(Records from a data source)
— BEGIN —
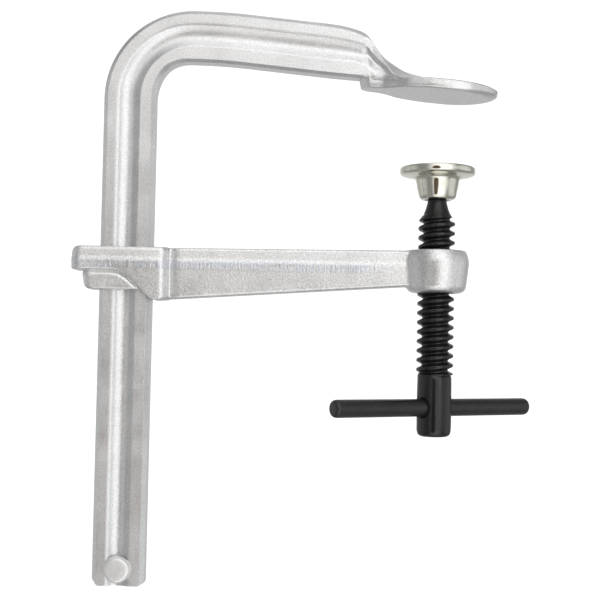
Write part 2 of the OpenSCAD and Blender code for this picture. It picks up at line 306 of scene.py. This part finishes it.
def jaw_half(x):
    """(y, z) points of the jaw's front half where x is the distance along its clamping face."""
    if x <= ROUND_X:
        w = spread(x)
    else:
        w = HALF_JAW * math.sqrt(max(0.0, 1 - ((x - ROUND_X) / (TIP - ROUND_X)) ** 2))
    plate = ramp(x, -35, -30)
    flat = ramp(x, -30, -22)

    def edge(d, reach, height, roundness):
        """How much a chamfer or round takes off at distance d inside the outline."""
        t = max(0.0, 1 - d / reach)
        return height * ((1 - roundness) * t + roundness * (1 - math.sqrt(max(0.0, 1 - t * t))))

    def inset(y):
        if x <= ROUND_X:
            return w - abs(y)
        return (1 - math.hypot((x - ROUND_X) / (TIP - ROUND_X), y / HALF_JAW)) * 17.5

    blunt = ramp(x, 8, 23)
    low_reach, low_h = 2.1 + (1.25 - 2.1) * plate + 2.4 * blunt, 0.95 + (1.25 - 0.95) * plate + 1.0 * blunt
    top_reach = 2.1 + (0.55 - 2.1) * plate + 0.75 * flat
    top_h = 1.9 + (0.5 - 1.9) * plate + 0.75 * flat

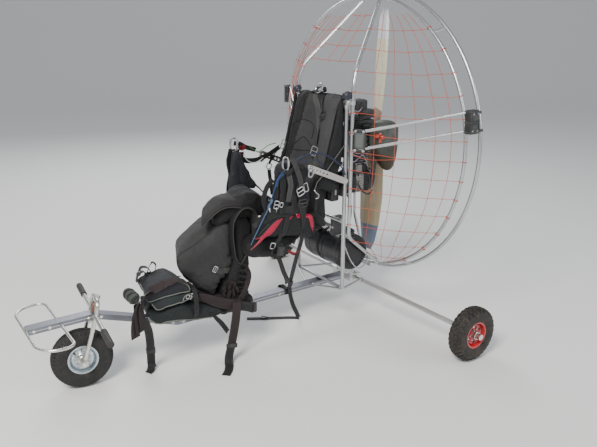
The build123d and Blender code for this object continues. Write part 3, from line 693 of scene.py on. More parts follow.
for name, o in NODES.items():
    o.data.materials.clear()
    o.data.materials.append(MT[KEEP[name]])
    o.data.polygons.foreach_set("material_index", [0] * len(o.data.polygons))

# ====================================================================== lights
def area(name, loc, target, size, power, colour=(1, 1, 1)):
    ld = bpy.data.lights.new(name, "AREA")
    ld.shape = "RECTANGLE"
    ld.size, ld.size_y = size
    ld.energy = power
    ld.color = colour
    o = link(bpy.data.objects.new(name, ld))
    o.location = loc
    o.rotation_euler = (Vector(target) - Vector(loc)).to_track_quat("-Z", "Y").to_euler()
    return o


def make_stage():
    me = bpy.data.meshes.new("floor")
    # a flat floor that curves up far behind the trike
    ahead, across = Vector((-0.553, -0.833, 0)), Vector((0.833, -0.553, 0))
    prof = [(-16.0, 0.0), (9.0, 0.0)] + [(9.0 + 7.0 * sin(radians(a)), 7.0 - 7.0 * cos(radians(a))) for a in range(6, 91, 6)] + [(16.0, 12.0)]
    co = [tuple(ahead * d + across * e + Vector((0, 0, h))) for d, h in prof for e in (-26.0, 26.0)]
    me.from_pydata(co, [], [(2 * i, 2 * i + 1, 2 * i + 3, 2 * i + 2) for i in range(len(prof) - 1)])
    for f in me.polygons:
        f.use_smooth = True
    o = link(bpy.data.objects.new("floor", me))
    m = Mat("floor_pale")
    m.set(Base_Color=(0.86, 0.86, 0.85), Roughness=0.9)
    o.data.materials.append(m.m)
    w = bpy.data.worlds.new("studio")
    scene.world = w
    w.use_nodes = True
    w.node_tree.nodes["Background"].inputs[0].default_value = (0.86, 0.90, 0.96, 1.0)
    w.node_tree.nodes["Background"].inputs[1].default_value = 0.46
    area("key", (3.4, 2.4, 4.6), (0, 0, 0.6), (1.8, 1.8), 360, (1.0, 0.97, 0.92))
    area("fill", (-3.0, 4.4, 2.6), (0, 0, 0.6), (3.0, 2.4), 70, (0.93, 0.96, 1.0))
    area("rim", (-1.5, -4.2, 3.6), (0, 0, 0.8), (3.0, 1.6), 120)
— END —
§ REQUIREMENT
Write every record out again, unaltered.

§ EXPECTED OUTPUT
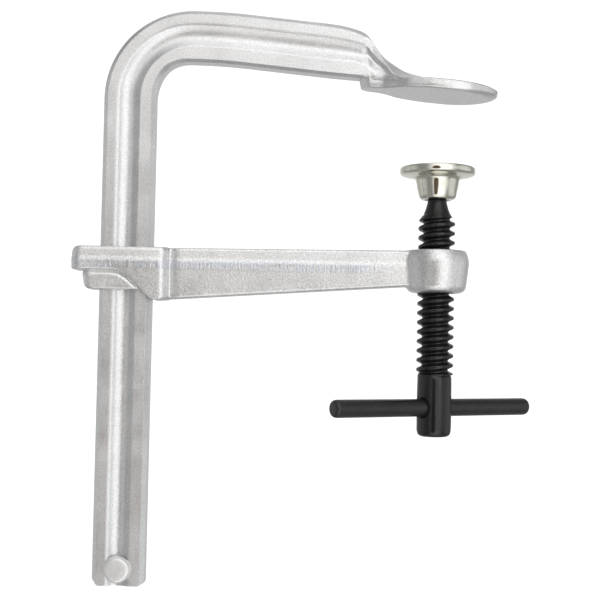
Write part 2 of the OpenSCAD and Blender code for this picture. It picks up at line 306 of scene.py. This part finishes it.
def jaw_half(x):
    """(y, z) points of the jaw's front half where x is the distance along its clamping face."""
    if x <= ROUND_X:
        w = spread(x)
    else:
        w = HALF_JAW * math.sqrt(max(0.0, 1 - ((x - ROUND_X) / (TIP - ROUND_X)) ** 2))
    plate = ramp(x, -35, -30)
    flat = ramp(x, -30, -22)

    def edge(d, reach, height, roundness):
        """How much a chamfer or round takes off at distance d inside the outline."""
        t = max(0.0, 1 - d / reach)
        return height * ((1 - roundness) * t + roundness * (1 - math.sqrt(max(0.0, 1 - t * t))))

    def inset(y):
        if x <= ROUND_X:
            return w - abs(y)
        return (1 - math.hypot((x - ROUND_X) / (TIP - ROUND_X), y / HALF_JAW)) * 17.5

    blunt = ramp(x, 8, 23)
    low_reach, low_h = 2.1 + (1.25 - 2.1) * plate + 2.4 * blunt, 0.95 + (1.25 - 0.95) * plate + 1.0 * blunt
    top_reach = 2.1 + (0.55 - 2.1) * plate + 0.75 * flat
    top_h = 1.9 + (0.5 - 1.9) * plate + 0.75 * flat

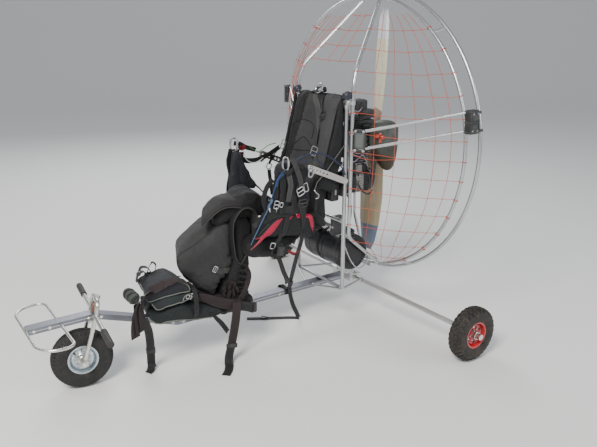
The build123d and Blender code for this object continues. Write part 3, from line 693 of scene.py on. More parts follow.
for name, o in NODES.items():
    o.data.materials.clear()
    o.data.materials.append(MT[KEEP[name]])
    o.data.polygons.foreach_set("material_index", [0] * len(o.data.polygons))

# ====================================================================== lights
def area(name, loc, target, size, power, colour=(1, 1, 1)):
    ld = bpy.data.lights.new(name, "AREA")
    ld.shape = "RECTANGLE"
    ld.size, ld.size_y = size
    ld.energy = power
    ld.color = colour
    o = link(bpy.data.objects.new(name, ld))
    o.location = loc
    o.rotation_euler = (Vector(target) - Vector(loc)).to_track_quat("-Z", "Y").to_euler()
    return o


def make_stage():
    me = bpy.data.meshes.new("floor")
    # a flat floor that curves up far behind the trike
    ahead, across = Vector((-0.553, -0.833, 0)), Vector((0.833, -0.553, 0))
    prof = [(-16.0, 0.0), (9.0, 0.0)] + [(9.0 + 7.0 * sin(radians(a)), 7.0 - 7.0 * cos(radians(a))) for a in range(6, 91, 6)] + [(16.0, 12.0)]
    co = [tuple(ahead * d + across * e + Vector((0, 0, h))) for d, h in prof for e in (-26.0, 26.0)]
    me.from_pydata(co, [], [(2 * i, 2 * i + 1, 2 * i + 3, 2 * i + 2) for i in range(len(prof) - 1)])
    for f in me.polygons:
        f.use_smooth = True
    o = link(bpy.data.objects.new("floor", me))
    m = Mat("floor_pale")
    m.set(Base_Color=(0.86, 0.86, 0.85), Roughness=0.9)
    o.data.materials.append(m.m)
    w = bpy.data.worlds.new("studio")
    scene.world = w
    w.use_nodes = True
    w.node_tree.nodes["Background"].inputs[0].default_value = (0.86, 0.90, 0.96, 1.0)
    w.node_tree.nodes["Background"].inputs[1].default_value = 0.46
    area("key", (3.4, 2.4, 4.6), (0, 0, 0.6), (1.8, 1.8), 360, (1.0, 0.97, 0.92))
    area("fill", (-3.0, 4.4, 2.6), (0, 0, 0.6), (3.0, 2.4), 70, (0.93, 0.96, 1.0))
    area("rim", (-1.5, -4.2, 3.6), (0, 0, 0.8), (3.0, 1.6), 120)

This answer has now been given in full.